= Pascal Meunier (diplomat) =

French diplomat

Pascal Meunier, born 19 March 1953 in Trélon near Maubeuge, is a French diplomat. He served as the ambassador of France to Azerbaijan and to Georgia.

==Biography==
Meunier graduated from the Institut d'Études Politiques de Paris (Sciences Po) and the National Institute of Oriental Languages and Civilizations (Russian and Japanese), Pascal Meunier joined the Ministry of Foreign Affairs in 1973.

After serving in the French embassies in Tokyo, Prague, Warsaw and Stockholm, he held various positions at Quai d'Orsay, including the direction of Europe and the direction of Asia and Oceania.

After working at the Ministry of Industry as Head of International Affairs to the Department of Petroleum and the Ministry of Economy and Finance, where he is the diplomatic adviser Bruno Durieux, Minister of Foreign Trade, Pascal Meunier was delegated to Thomson-CSF (now Thales) in 1993 as Director of foreign and multilateral funding.

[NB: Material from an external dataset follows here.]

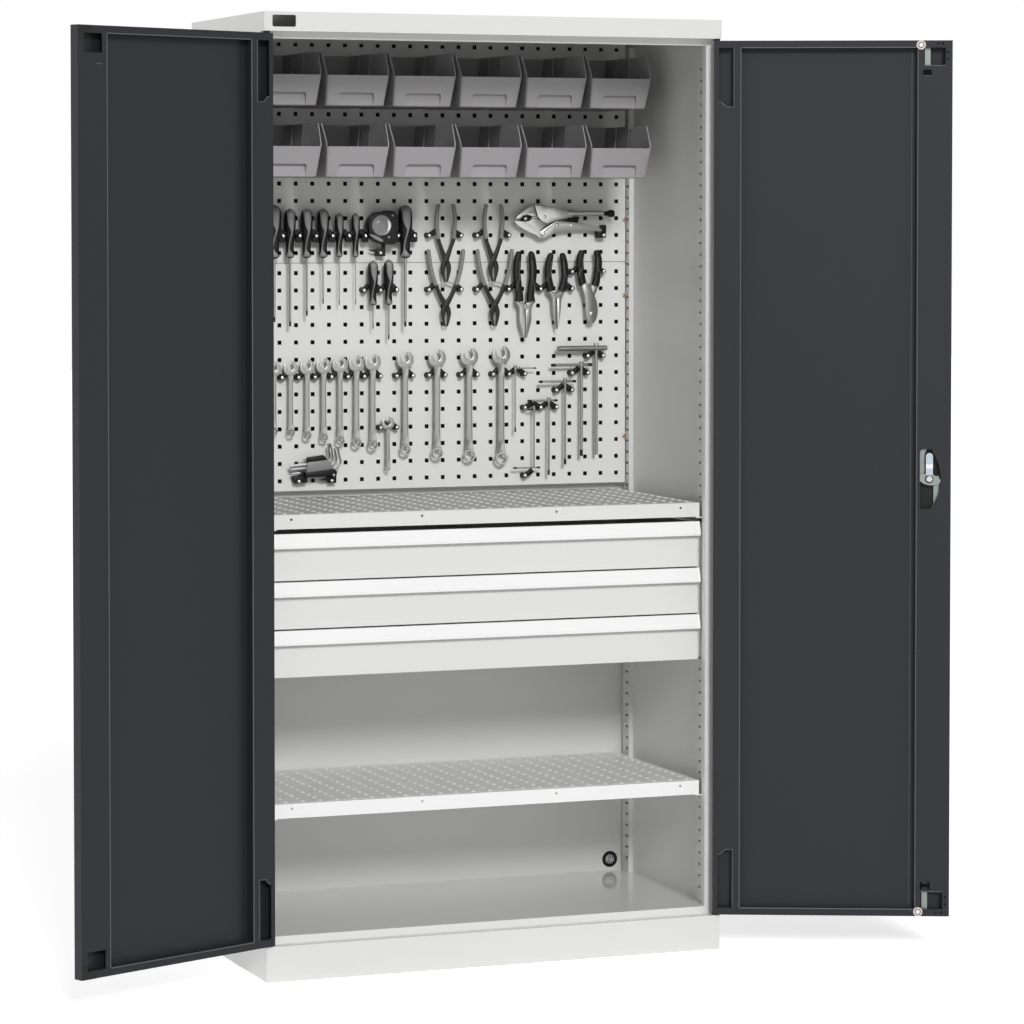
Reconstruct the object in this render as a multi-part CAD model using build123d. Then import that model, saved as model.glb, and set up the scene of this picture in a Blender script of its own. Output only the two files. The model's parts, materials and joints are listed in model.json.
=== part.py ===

In 1996 he became director for international financial affairs of the Thales Group and director in charge of the group's relations with European organizations and bodies. He became then Senior vice president, International Development Director. He is a member of the board of EuroDéfense France.

On 7 March 2012, he was appointed ambassador of France to Azerbaijan. On 4 March 2016, he was appointed ambassador of France to Georgia and held the post until August 2019.